The transform function is to basically a mapping of the unseen_words with the train_words isn't it? Or am I mistaken?

In essence, yes. It calculates the cosine similarity between unseen_words and the train_words without having to re-calculate the train_words.

palaiTB commented 1 year ago

Thanks for elaborating !

Okay, I reckon I should wait for the process to complete then. It's been 239 mins as of now.

My use case is to basically match a set of unseen_keywords against a catalogue which is understandably huge.

palaiTB commented 1 year ago

Update : Installing polyfuzz with [fast] finally yielded results. The cell took ~5 hours to complete execution and after that it is able to transform 20k rows of unseen_words within 30 seconds which is wicked quick. Thanks for helping out.

I noticed that the similarity score has somewhat of a threshold at 0.75 for tf-idf. So all the scores are either between 0.75 to 1 or they are 0. I don't see scores in the range [0, 0.75]. I'm using n-gram of (3,4). Is that the reason?

So, a lot of the unseen_words are mapped to None having similarity score 0 which is somewhat wrong because there are some words in the trained_words that have similar sequences.

Ideally we should be seeing scores ranging from 0 to 1.
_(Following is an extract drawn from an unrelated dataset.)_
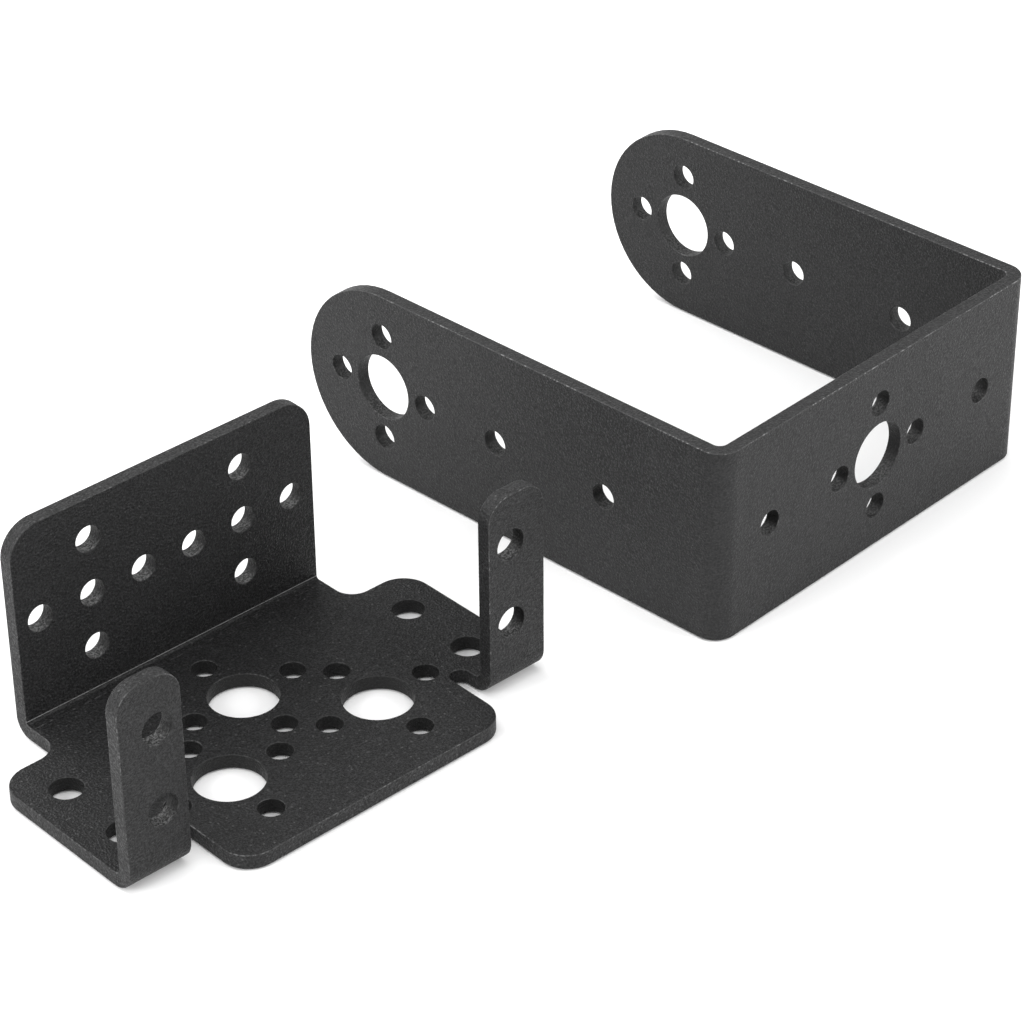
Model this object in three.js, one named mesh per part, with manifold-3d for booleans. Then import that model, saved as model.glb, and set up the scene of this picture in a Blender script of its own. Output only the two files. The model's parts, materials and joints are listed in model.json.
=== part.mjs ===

palaiTB commented 1 year ago

Final Update : On using simply, Polyfuzz('TF-IDF') the results are encouraging and I can see scores from 0-1 range. So preferably, there's no need to tinker around with the ngram ranges.

Thanks for all the support @MaartenGr ! Cheers 🙌

MaartenGr commented 1 year ago

I noticed that the similarity score has somewhat of a threshold at 0.75 for tf-idf. So all the scores are either between 0.75 to 1 or they are 0. I don't see scores in the range [0, 0.75]. I'm using n-gram of (3,4). Is that the reason?

The reason for this lies in one of the parameters, namely min_similarity. That value is set to 0.75 as a default to reduce the necessary memory. Setting that value to 0 should also resolve the issue.